Bagikan:

JAKARTA - Industri asuransi disarankan menggenjot efisiensi lewat digitalisasi di tengah banyaknya perusahaan asuransi yang mengalami gagal bayar belakangan ini.

Masalah Wanaartha Life menambah deretan kasus industri asuransi dalam beberapa tahun terakhir seperti Bumiputera, Kresna Life, Jiwasraya, hingga Jasindo, sehingga diperlukan pembenahan serius pada industri asuransi guna menghindari masalah serupa terulang di kemudian hari.

Menurut Pengamat Asuransi Dedy Kristianto, salah satu solusi yang bisa diambil yakni dengan digitalisasi penjualan produk. Hal itu diyakini dapat menciptakan efisiensi yang cukup signifikan terhadap beban operasional perusahaan.

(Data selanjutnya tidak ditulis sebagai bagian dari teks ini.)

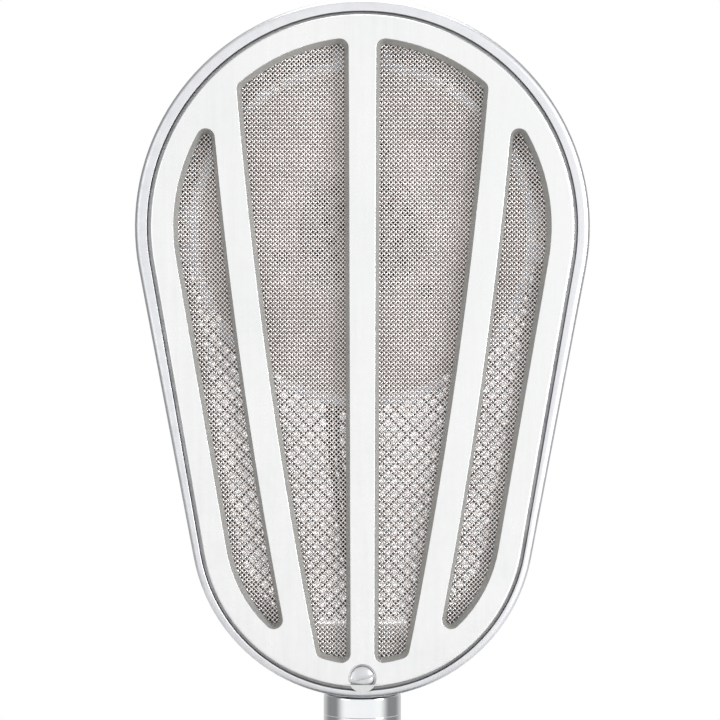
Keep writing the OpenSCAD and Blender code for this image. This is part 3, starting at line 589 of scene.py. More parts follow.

Pasalnya sejumlah perusahaan asuransi yang bermasalah, kata dia, bermula dari upaya agresif yang dilakukan perusahaan untuk memperoleh keuntungan guna menutup tingginya beban operasional. Maka dari itu efisiensi biaya operasional sangat penting guna menghindari permasalahan gagal bayar.

"Digitalisasi jika dijalankan dengan benar dan tepat bisa mengurang biaya operasional perusahaan asuransi secara besar. Ketika biaya bisa ditekan lebih banyak, nantinya harga produk maupun premi yang dibayarkan pemegang polis akan lebih murah," ujar Dedy diberitakan Antara, Kamis 8 Desember.

Dengan penekanan biaya operasional, sambung dia, pendapatan perusahaan asuransi pun akan meningkat dan bisa dialokasikan untuk hal lain. Peralihan penjualan produk melalui digitalisasi akan mengurangi biaya kertas yang biasanya berisi penjelasan manfaat polis, hingga biaya pegawai dalam melakukan pemasaran kepada calon nasabah secara langsung.

Melalui digitalisasi, lanjutnya, pengeluaran tersebut bisa digantikan oleh surat elektronik dan pertemuan melalui video call yang hanya memakan biaya kuota internet.

Dedy berpendapat penerapan digitalisasi sebagai salah satu bentuk reformasi industri asuransi ini harus dibarengi dengan peningkatan fungsi pengawasan dan pengaturan Otoritas Jasa Keuangan (OJK) sebagai regulator.

"OJK harus mengeluarkan aturan yang sifatnya kuat, mengikat, dan tegas terkait digitalisasi ini," ucap dia.

Di sisi lain, katanya, literasi keuangan pun harus terus ditingkatkan supaya masyarakat bisa menggunakan digitalisasi untuk kebutuhan produktif, seperti turut serta dalam berasuransi. Literasi keuangan juga diperlukan agar masyarakat bisa semakin melek terhadap produk asuransi dan keberlanjutan perusahaan asuransi.

Buntut dari pencabutan izin usaha Wanaartha Life akibat gagal bayar, kini OJK tengah meninjau kembali produk saving plan di sejumlah perusahaan asuransi, lantaran pelaksanaan pemasaran produk sejenis saving plan oleh Wanaartha Life tidak sesuai dengan izin yang diberikan OJK, salah satunya terkait imbal hasil yang dijanjikan terbilang sangat tinggi.

Tak hanya itu OJK juga melakukan pengawasan khusus kepada 13 perusahaan asuransi yang sedang bermasalah, yang terdiri dari tujuh perusahaan asuransi jiwa dan enam perusahaan asuransi umum, termasuk reasuransi.

"Perusahaan-perusahaan ini terus kami pantau dan kami koordinasikan dengan pemegang saham, direksi, dan komisaris perusahaan untuk bisa diselamatkan," kata Kepala Eksekutif Pengawas Industri Keuangan Non Bank (IKNB) OJK Ogi Prastomiyono dalam konferensi persnya beberapa waktu lalu.